Fiabilité du DPE: pourquoi les ménages sont aussi fautifs
Un ménage dont le logement devient vertueux après des travaux de rénovation consomme plus d’énergie, ce que le DPE n’anticipe pas, selon le Conseil d’analyse économique.
Le diagnostic de performance énergétique (DPE) qui estime la consommation énergétique d’un logement s’est mis à dos les propriétaires. Les logements les plus mal notés (F ou G sur le DPE) sont interdits à la location donc le poids du DPE n’est pas négligeable. Tout d’abord, pour un même bien, les diagnostiqueurs attribuent des lettres différentes. Une maison verte à ossature bois labellisée basse consommation dont l’électricité est fournie par des panneaux photovoltaïques s’est vue attribuer l’étiquette B et l’étiquette E, soit trois classes d’écart, selon l’UFC-Que Choisir.
Désormais, c’est au tour du Conseil d’analyse économique (CAE), qui a pour mission d’éclairer le choix du gouvernement en matière économique, de pointer un écart entre la consommation prédite par le DPE et la consommation effective. Un calcul effectué grâce à l’apport des données bancaires anonymisées de plus de 178.000 clients de Crédit Mutuel Alliance Fédérale et du DPE de leur logement. Objectif? Analyser si la consommation anticipée par le DPE était reflétée dans les factures payées par les ménages. «Pour quantifier les économies d’énergie et la décarbonation attendues de la rénovation, la politique publique a besoin de bien estimer deux variables: la consommation théorique du logement, ce que fait le DPE avec un mode de calcul plus fiable depuis 2021 mais qui peut encore être perfectionné, et la consommation réelle des ménages, car lorsque l’étiquette change, les ménages modifient aussi leur comportement de consommation», commente Ariane Salem, coauteur de l’étude et économiste au CAE.

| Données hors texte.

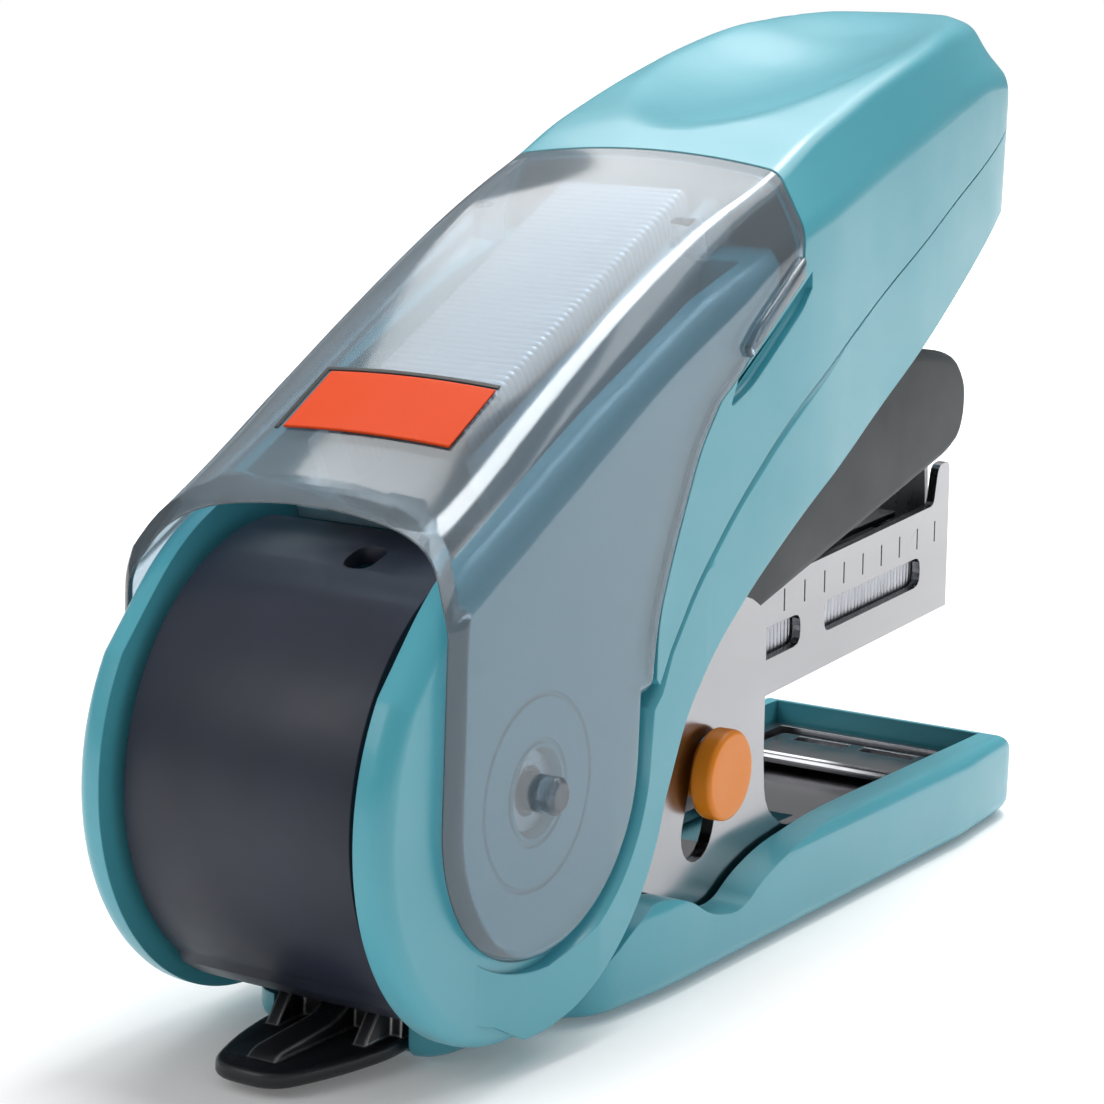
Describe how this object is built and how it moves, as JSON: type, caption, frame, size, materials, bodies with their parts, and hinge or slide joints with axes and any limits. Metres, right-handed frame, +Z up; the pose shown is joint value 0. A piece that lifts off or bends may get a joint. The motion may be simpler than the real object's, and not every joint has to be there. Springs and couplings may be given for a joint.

C’est ce qu’on appelle l’«effet rebond». Un ménage qui habite dans un logement performant (étiquette A ou B) va avoir tendance à consommer plus d’énergie que ce qui est prédit par le DPE. Ce qui peut rogner voire annuler le gain de performance énergétique. À l’inverse, dans une passoire thermique, le ménage va sous consommer par souci de sobriété énergétique, la facture étant plus salée. Or, le DPE modélise la consommation théorique et part du principe que la demande de confort thermique est fixe: 19 degrés en hiver, et ce, quelles que soient les caractéristiques du ménage. «En sachant qu’il y a cet ajustement comportemental, il est important d’accompagner les ménages dont le logement a été rénové et de les inciter à ne pas avoir cet effet rebond», recommande Ariane Salem.
Une prédiction moins fiable pour les grandes surfaces
Or, l’ajustement comportemental est «mal mesuré», selon l’économiste au CAE. «On manque de données actualisées et représentatives de la capacité des consommateurs à ajuster leur consommation. Les enquêtes de consommation sur lesquelles s’appuient les projections de demande énergétique du résidentiel datent de 2012, le contexte de prix était différent, plus stable», ajoute Ariane Salem. «De plus, le DPE modélise imparfaitement la consommation théorique du logement. La surface par exemple est un paramètre que le calcul prend mal en compte. Pour les petites surfaces de moins de 30 m², la prédiction du DPE est la plus fiable. Pour les surfaces de plus de 30 m², le niveau de consommation moyen à chaque étiquette est beaucoup moins élevé que la performance théorique», souligne l’économiste. Cela peut être lié au fait que le DPE modélise mal la relation entre surface et besoin thermique des grands logements, mais aussi au fait que le comportement des ménages n’est pas le même, dans une grande surface, on ne chauffe pas les pièces qui ne sont pas des pièces à vivre par exemple.